Rows from a 3D modeling dataset:
--- --- ---

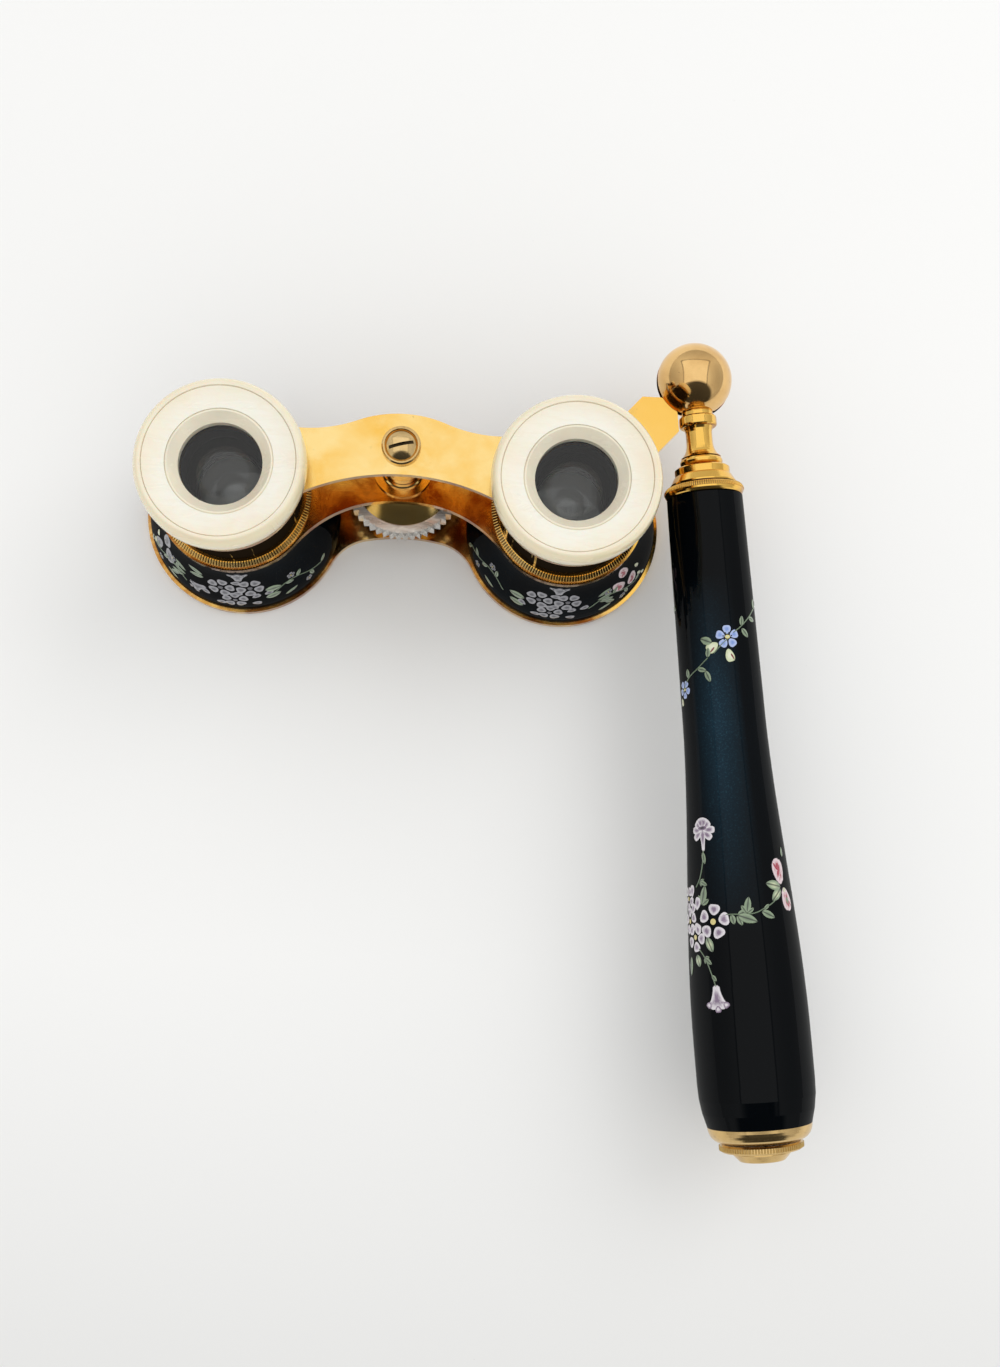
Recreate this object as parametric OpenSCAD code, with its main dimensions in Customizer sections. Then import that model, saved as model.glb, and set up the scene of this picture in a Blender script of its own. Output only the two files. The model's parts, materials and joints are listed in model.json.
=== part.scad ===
// Opera glasses with an enamelled, telescoping side handle.
// Galilean glasses standing on their objectives: +Z runs along the two optical
// axes towards the eyes, +X runs from the left barrel to the right one.
// The origin is on the underside of the lower bridge, midway between the axes.
// All lengths are in millimetres and all angles in degrees.

/* [Bridges] */
// Distance between the two optical axes
axis_gap = 61; // [60:0.5:66]
// Thickness of the lower bridge
lower_plate_t = 1.8; // [1.5:0.1:2.4]
// Thickness of the middle bridge and its handle arm
middle_plate_t = 2; // [1.9:0.1:2.6]
// Thickness of the upper bridge
upper_plate_t = 1.6; // [1.2:0.1:2.2]
// Height of the underside of the middle bridge
middle_plate_z = 18.3; // [18:0.1:21]
// Height of the underside of the upper bridge, at rest
upper_plate_z = 34.6; // [34.2:0.1:38]
// Radius of the lower bridge's ring round each barrel
lower_ring_r = 18.95; // [18.8:0.05:20.5]
// Radius of the middle bridge's ring round each barrel
middle_ring_r = 14.4; // [14.2:0.1:15.4]
// Radius of the upper bridge's ring round each draw tube
upper_ring_r = 13.7; // [13.2:0.1:14]
// Front edge of the lower bridge at the centre line
lower_front_y = -2.9; // [-4:0.1:-2.2]
// Radius of the middle stretch of the lower bridge's front edge
lower_front_r = 35; // [30:1:45]
// Radius that leads the lower bridge's front edge into its rings
lower_corner_r = 9; // [7:0.5:11]
// Front edge of the middle bridge at the centre line
middle_front_y = -0.1; // [-1.5:0.1:0.3]
// Radius of the middle stretch of the middle bridge's front edge
middle_front_r = 40; // [35:1:50]
// Radius that leads the middle bridge's front edge into its rings
middle_corner_r = 22; // [18:0.5:23]
// Front edge of the upper bridge at the centre line
upper_front_y = 1; // [0:0.1:1.4]
// Radius of the upper bridge's front edge
upper_front_r = 40; // [36:1:48]
// Back edge of all three bridges at the centre line
hump_y = 11.9; // [11.7:0.1:13]
// Back edge of all three bridges beside the barrels
back_y = 8.6; // [8:0.1:9.4]
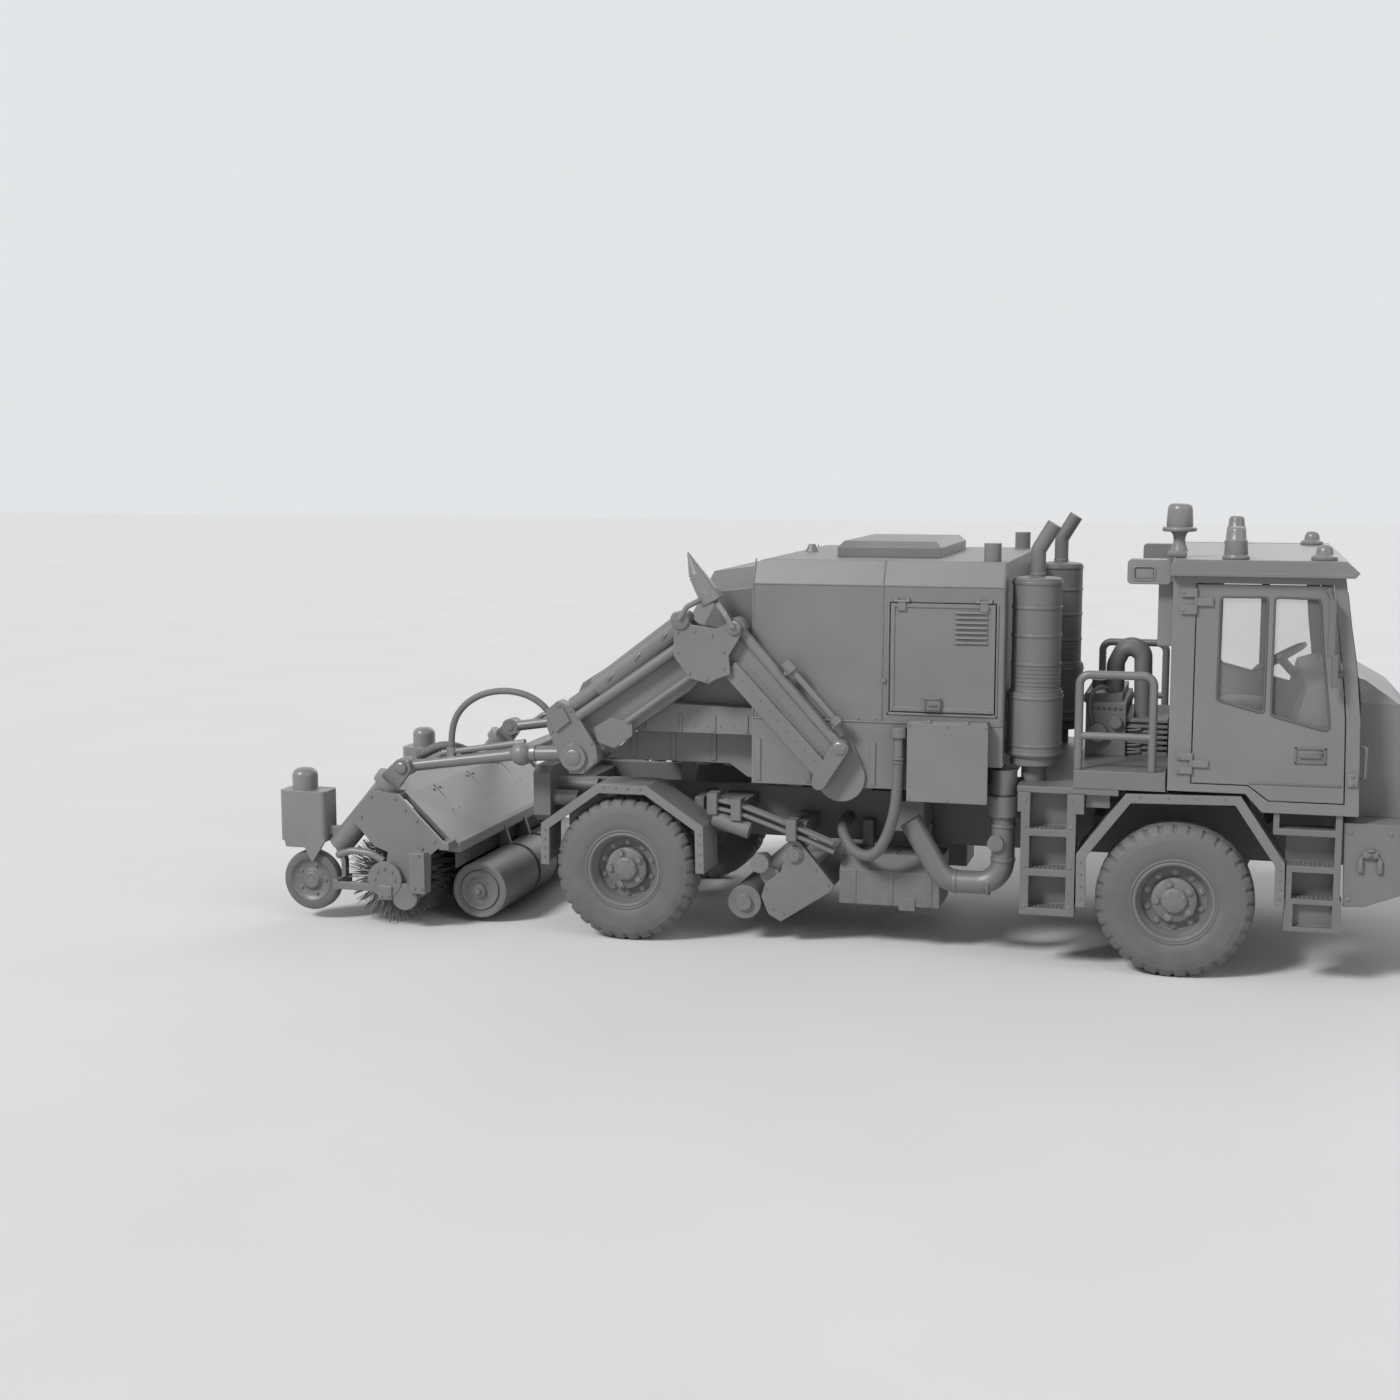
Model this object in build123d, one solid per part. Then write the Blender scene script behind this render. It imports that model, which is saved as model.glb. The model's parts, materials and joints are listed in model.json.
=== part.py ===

--- --- ---

WHAT IS NEEDED → Write down again the exact lines running from the beginning of the data to the line containing "angles in degrees.", with both ends included.

RESPONSE TO THE TASK →
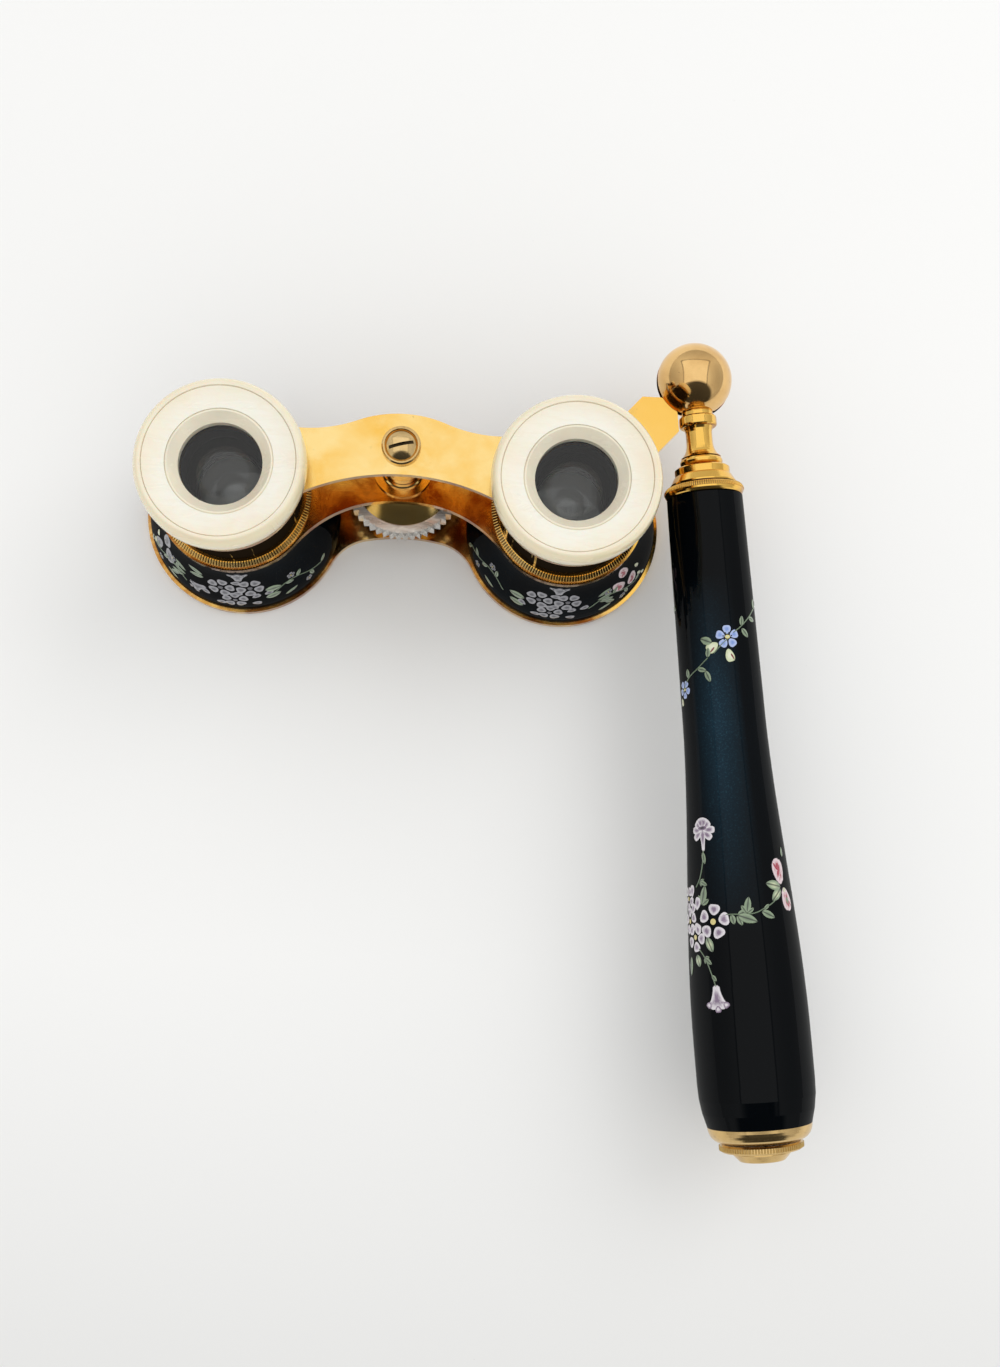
Recreate this object as parametric OpenSCAD code, with its main dimensions in Customizer sections. Then import that model, saved as model.glb, and set up the scene of this picture in a Blender script of its own. Output only the two files. The model's parts, materials and joints are listed in model.json.
=== part.scad ===
// Opera glasses with an enamelled, telescoping side handle.
// Galilean glasses standing on their objectives: +Z runs along the two optical
// axes towards the eyes, +X runs from the left barrel to the right one.
// The origin is on the underside of the lower bridge, midway between the axes.
// All lengths are in millimetres and all angles in degrees.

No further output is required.